You have to consider other factors such as liquidity, risks, duration, taxes, etc. as well throughout the process of your investments. And dealing with these factors can help you explore multiple investment philosophies and strategies.
Important Investment Philosophies
- Fundamental investing– Relies on identifying organizations with strong earnings prospects.
- Value investing– involves investing in stocks that you may believe are currently underpriced by the market. However, you also believe that the prices will eventually rise.
- Growth investing– Includes buying shares of companies whose services or products have the potential to generate strong earnings.
Important Investment Strategies
- Growth investing- Look for investments that have the potential to lead to future earnings of stock.
- Momentum investing– Use a strictly data-driven approach to investing and look for specific patterns at stock prices to make the right purchasing decisions.
- Dollar-cost averaging– Practise investing regularly in the market over time.
Investment philosophies and strategies aren’t a mere set of beliefs and principles. These are guidelines that help an investor make the right investment decision. Explore as many strategies and philosophies as possible during your investment process to reach your financial goals efficiently.
Investors should set realistic objectives when it comes to earning money from investments. A disciplined investment process is imperative if you want to make the most of multiple financial opportunities.

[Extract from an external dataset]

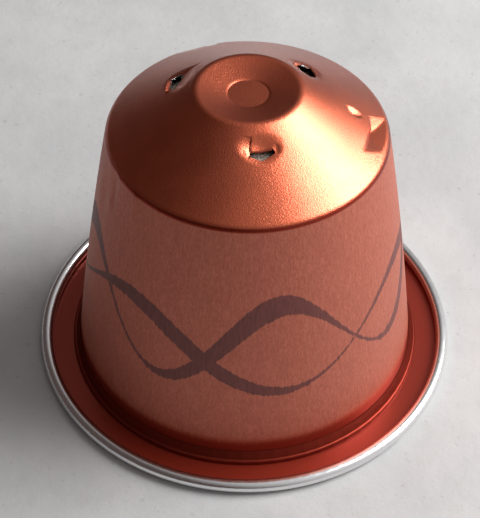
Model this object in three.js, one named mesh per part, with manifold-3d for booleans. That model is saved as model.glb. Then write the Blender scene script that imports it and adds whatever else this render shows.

Learn to discipline yourself, get familiar with the tools used by professional investors, and change your financial position as and when required during the investment process.
The investment process handles all your assets. If you don’t focus on it, you may end up in financial disappointment. You may have accomplished previously, even without a proper plan or process.
That doesn’t guarantee your success in future investments, too and that is why you need to follow a robust investment process for profitable earnings.